In 2008, Reynaldo Rodriguez died intestate. His heirs, Rolando Rodriguez et al. extra judicially settled his properties. They did not include in the settlement a BPI bank account which their father owned together with Anita Tan.

In 2009, Anita Tan received a letter from BPI advising her that her joint account with Rolando Rodriguez will go dormant due to inactivity. Anita coordinated with the Rolando et al but they refused to give her the documents she was requesting. Instead, Rolando et al. informed the bank that the account is solely their father’s.

In 2011, Anita petitioned for the settlement of the bank account but with the particular prayer that the bank account should be excluded from the estate of Reynaldo. Anita alleged that even though the bank account is joint, the funds therein were solely from her other bank account. Rolando et al. moved for the dismissal of the petition but at the same time claimed that the fund is theirs by way of inheritance. Their motion to dismiss was denied. During trial, Anita was able to show proof that the money there was really solely from her. Hence, the intestate court ruled in her favor. Rolando et al. appealed and the Court of Appeals ruled in favor of Rolando et al.

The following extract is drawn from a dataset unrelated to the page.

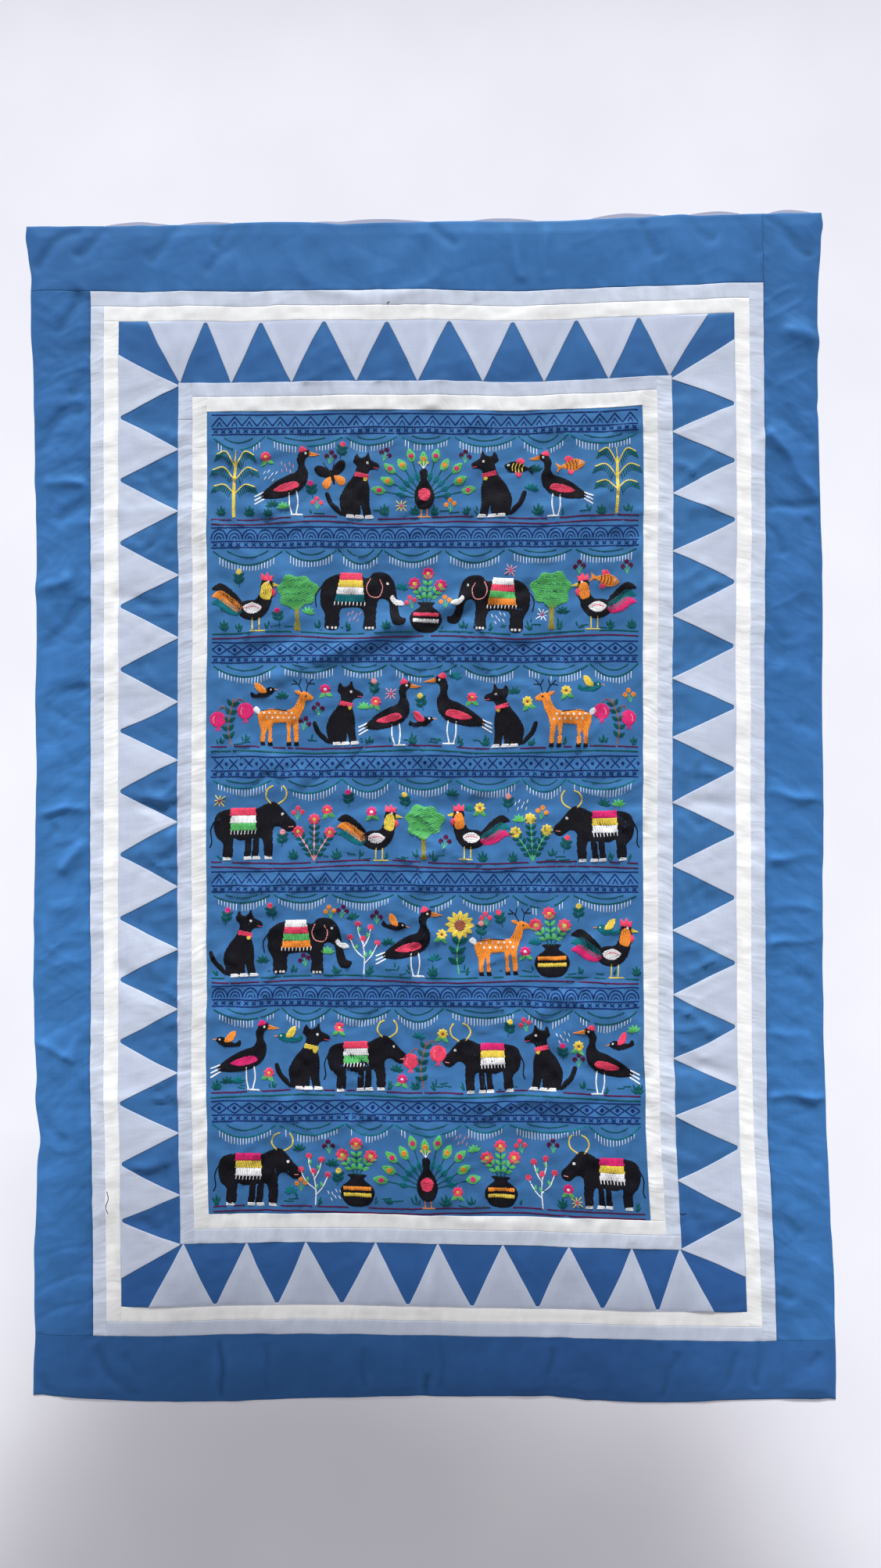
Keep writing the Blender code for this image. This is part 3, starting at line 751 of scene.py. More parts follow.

ISSUE: Whether or not the bank account is part of Reynaldo’s estate.

HELD: No. Anita was able to prove that the funds of the bank account was solely hers. The intestate court, based on the evidence presented, was well within its powers to exclude the bank account from the estate of Reynaldo. It is also noteworthy that Rolando et al. had the opportunity to include the bank account as part of the estate of Reynaldo when they were extra-judicially settling his estate but they chose not to. In the same vein, they could have called on the power of the court to act as an intestate court to settle the estate. Such failure amounts to a waiver.

Equally important is the rule that the determination of whether or not a particular matter should be resolved by the Court of First Instance in the exercise of its general jurisdiction or of its limited jurisdiction as a special court (probate, land registration, etc.) is in reality not a jurisdictional question. It is in essence a procedural question involving a mode of practice “which may be waived.”

Such waiver introduces the exception to the general rule that while the probate court exercises limited jurisdiction, it may settle questions relating to ownership when the claimant and all other parties having legal interest in the property consent, expressly or impliedly, to the submission of the question to the probate court for adjudgment.

Such waiver was evident from the fact that the respondents sought for affirmative relief before the court a quo as they claimed ownership over the funds in the joint account of their father to the exclusion of his co-depositor.